DIRECTIONS —
Only the lines from the line with "const crashCymbal = new THREE.Group();" through the line with "points = [vertex.co" should be copied, exactly as they appear, with both ends kept.
+ + + + +
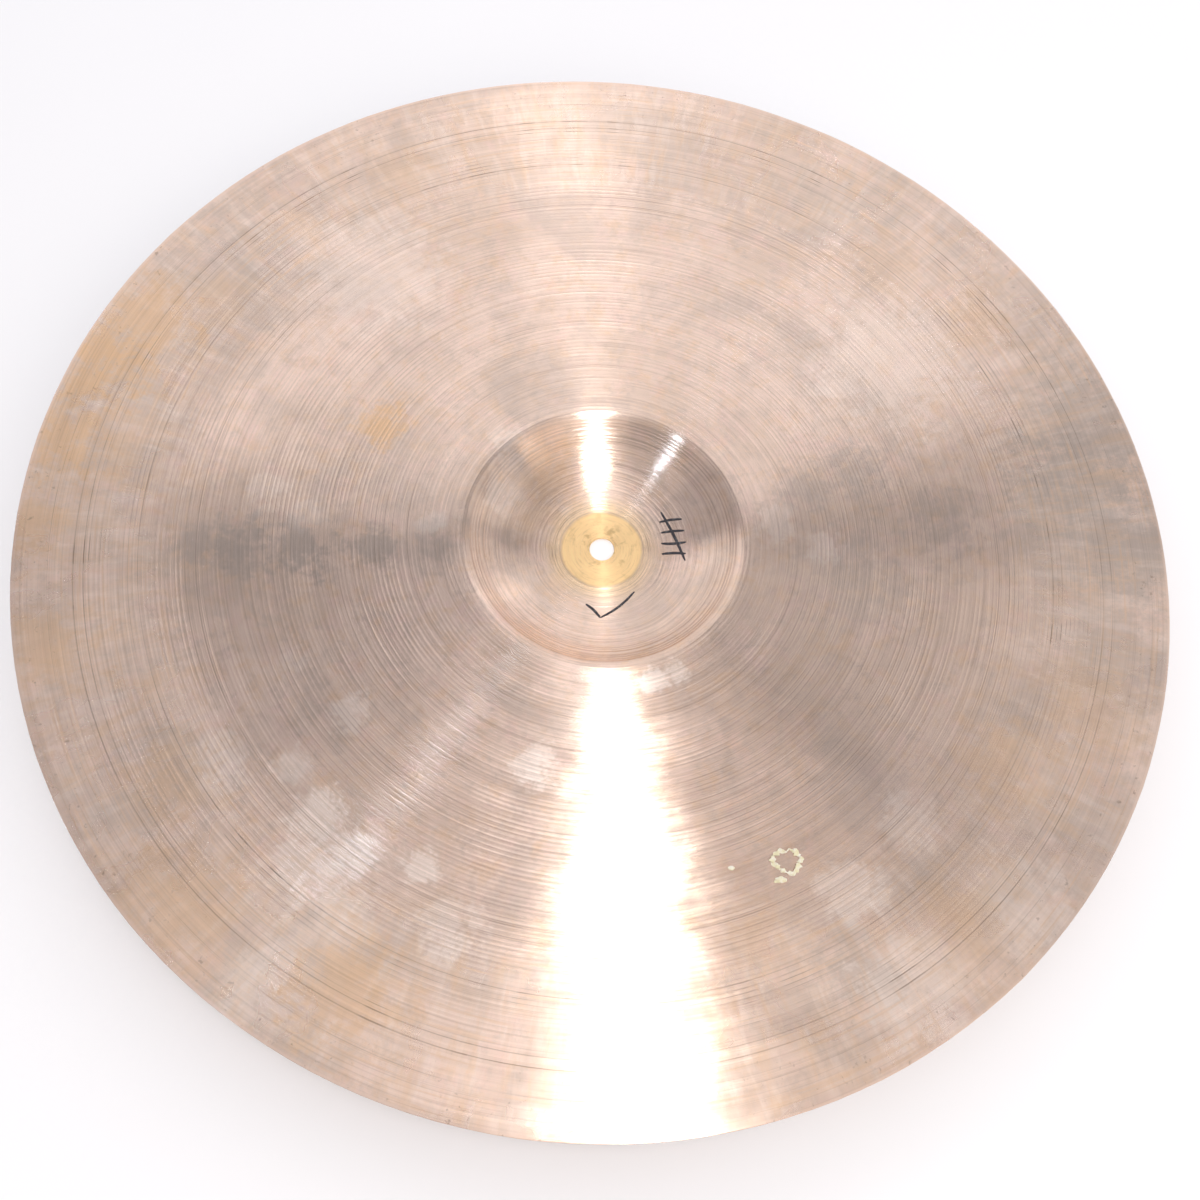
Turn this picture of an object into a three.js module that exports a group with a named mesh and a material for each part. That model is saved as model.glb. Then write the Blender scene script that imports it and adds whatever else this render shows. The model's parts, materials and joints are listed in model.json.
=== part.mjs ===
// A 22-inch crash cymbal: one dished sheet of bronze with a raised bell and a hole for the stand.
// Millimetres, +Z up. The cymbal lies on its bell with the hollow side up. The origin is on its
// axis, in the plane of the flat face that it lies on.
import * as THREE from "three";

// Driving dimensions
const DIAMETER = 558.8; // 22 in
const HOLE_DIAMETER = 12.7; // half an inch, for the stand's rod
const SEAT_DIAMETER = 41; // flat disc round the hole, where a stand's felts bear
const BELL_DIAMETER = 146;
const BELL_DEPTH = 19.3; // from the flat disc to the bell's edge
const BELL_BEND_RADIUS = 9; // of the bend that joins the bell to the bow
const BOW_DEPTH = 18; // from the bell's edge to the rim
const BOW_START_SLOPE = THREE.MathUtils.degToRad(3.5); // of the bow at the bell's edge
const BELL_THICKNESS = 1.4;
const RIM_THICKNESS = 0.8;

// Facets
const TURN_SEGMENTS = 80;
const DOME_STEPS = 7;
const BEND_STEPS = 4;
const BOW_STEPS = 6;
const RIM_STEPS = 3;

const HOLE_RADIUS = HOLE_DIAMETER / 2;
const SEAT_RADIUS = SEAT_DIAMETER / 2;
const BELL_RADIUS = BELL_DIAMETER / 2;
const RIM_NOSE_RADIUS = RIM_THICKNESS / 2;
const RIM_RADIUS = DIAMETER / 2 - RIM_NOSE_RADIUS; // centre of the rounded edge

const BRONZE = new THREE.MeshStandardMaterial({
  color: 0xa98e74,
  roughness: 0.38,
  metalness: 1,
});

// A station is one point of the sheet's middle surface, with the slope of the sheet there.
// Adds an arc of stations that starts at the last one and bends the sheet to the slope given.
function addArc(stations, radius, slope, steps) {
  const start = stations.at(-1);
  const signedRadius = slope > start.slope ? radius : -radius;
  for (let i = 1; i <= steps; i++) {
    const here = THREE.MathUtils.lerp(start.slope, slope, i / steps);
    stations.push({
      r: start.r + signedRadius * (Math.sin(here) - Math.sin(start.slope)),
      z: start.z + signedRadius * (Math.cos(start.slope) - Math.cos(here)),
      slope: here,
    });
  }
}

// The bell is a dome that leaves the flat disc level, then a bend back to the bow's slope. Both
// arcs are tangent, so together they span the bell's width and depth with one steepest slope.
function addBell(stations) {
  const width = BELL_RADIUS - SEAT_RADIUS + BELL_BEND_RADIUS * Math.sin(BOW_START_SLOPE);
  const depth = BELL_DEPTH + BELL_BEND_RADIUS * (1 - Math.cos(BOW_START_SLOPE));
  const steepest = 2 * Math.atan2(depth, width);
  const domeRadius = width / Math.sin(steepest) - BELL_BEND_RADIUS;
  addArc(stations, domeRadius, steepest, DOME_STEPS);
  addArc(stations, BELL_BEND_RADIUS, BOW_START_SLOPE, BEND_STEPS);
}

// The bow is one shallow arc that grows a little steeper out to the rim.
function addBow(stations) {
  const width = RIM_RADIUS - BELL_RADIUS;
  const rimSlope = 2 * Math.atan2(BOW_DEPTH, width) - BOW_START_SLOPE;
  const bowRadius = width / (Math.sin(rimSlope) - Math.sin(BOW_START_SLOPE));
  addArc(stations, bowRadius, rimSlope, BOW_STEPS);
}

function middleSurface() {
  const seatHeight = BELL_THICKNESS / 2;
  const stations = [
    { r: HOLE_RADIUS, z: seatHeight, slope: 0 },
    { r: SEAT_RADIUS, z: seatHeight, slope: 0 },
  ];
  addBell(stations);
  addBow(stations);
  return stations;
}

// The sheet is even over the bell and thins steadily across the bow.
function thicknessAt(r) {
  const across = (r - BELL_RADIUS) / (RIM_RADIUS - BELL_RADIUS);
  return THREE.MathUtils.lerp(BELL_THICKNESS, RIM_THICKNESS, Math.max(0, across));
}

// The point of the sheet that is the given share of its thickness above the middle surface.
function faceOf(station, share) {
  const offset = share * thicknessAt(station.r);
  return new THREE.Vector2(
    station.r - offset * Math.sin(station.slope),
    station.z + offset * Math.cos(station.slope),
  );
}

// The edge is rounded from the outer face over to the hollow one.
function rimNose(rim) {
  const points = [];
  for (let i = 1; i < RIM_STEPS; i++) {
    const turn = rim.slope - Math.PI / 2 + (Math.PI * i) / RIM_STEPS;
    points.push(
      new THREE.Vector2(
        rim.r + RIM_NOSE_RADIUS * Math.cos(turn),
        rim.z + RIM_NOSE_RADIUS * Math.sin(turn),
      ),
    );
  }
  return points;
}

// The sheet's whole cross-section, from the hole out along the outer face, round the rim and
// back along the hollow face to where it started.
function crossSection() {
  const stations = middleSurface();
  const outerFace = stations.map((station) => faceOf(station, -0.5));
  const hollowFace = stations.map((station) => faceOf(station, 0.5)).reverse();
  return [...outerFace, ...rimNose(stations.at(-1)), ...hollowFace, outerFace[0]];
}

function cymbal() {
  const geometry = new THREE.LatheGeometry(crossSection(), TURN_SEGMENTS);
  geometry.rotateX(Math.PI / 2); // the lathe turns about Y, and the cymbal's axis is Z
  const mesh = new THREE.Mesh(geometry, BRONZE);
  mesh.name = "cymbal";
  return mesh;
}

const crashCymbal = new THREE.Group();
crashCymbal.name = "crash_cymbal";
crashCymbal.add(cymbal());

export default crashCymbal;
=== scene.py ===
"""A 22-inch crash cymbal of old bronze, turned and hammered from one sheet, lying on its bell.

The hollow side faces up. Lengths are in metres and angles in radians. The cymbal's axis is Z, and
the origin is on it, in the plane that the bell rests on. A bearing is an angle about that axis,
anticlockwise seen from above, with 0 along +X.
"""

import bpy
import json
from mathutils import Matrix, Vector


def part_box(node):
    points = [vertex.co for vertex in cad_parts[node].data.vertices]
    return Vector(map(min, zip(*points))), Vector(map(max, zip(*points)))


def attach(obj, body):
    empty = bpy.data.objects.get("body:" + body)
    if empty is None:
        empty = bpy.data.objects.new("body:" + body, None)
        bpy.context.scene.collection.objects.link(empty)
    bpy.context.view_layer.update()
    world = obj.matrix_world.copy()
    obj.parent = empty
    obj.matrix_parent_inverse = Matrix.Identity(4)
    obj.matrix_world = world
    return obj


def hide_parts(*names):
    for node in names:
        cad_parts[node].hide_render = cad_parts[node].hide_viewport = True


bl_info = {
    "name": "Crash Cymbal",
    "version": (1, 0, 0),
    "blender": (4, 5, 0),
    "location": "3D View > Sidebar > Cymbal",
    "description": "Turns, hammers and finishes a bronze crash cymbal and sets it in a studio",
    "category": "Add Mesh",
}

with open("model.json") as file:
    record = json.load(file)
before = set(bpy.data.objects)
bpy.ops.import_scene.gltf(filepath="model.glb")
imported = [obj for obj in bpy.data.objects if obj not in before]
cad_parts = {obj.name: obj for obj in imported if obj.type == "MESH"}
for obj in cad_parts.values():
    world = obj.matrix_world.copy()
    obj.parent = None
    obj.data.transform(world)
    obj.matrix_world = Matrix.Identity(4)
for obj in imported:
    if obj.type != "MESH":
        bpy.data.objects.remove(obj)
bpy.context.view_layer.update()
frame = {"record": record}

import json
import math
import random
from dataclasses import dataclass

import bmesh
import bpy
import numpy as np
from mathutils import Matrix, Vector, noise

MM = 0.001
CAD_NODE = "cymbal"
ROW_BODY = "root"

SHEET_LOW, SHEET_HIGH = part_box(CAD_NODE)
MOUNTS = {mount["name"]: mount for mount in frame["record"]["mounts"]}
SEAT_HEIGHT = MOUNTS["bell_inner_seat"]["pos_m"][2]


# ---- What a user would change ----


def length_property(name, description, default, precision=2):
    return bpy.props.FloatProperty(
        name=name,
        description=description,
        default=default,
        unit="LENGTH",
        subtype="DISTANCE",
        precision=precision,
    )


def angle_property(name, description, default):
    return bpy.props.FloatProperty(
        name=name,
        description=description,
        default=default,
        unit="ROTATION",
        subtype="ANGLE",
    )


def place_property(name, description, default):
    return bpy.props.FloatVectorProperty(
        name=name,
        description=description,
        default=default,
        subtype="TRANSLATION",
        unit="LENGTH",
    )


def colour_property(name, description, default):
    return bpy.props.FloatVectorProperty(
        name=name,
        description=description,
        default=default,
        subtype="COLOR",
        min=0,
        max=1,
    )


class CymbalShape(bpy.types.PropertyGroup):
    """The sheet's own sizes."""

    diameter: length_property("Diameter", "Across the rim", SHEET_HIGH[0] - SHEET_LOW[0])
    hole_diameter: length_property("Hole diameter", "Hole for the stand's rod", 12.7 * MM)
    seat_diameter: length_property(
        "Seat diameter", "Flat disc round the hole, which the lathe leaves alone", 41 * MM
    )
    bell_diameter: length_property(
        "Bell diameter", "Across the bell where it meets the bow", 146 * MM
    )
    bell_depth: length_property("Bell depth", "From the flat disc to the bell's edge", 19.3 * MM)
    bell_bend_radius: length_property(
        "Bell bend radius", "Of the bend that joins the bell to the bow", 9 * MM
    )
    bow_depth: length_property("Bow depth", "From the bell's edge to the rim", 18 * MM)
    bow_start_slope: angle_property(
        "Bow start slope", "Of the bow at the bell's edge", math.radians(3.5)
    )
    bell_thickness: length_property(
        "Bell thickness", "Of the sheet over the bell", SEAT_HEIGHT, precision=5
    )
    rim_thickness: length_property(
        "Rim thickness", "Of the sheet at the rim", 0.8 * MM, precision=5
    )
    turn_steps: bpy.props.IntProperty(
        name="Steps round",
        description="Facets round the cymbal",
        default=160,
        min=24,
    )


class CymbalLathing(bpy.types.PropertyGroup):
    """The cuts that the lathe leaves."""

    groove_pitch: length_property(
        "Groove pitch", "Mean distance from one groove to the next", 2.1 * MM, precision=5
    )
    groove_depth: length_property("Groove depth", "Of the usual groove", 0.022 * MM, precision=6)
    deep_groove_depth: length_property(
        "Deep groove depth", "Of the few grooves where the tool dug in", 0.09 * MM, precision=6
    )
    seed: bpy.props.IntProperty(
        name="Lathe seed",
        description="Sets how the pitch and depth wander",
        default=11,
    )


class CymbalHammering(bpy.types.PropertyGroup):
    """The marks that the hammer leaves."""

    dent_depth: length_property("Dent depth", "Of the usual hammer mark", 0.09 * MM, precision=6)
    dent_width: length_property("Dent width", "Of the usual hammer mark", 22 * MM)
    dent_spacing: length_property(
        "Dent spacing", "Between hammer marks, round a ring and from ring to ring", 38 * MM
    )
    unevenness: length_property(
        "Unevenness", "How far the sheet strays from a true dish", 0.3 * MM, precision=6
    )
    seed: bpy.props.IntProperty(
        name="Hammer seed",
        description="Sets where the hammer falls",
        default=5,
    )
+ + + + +
COMPLETED EXERCISE —
const crashCymbal = new THREE.Group();
crashCymbal.name = "crash_cymbal";
crashCymbal.add(cymbal());

export default crashCymbal;
=== scene.py ===
"""A 22-inch crash cymbal of old bronze, turned and hammered from one sheet, lying on its bell.

The hollow side faces up. Lengths are in metres and angles in radians. The cymbal's axis is Z, and
the origin is on it, in the plane that the bell rests on. A bearing is an angle about that axis,
anticlockwise seen from above, with 0 along +X.
"""

import bpy
import json
from mathutils import Matrix, Vector


def part_box(node):
    points = [vertex.co for vertex in cad_parts[node].data.vertices]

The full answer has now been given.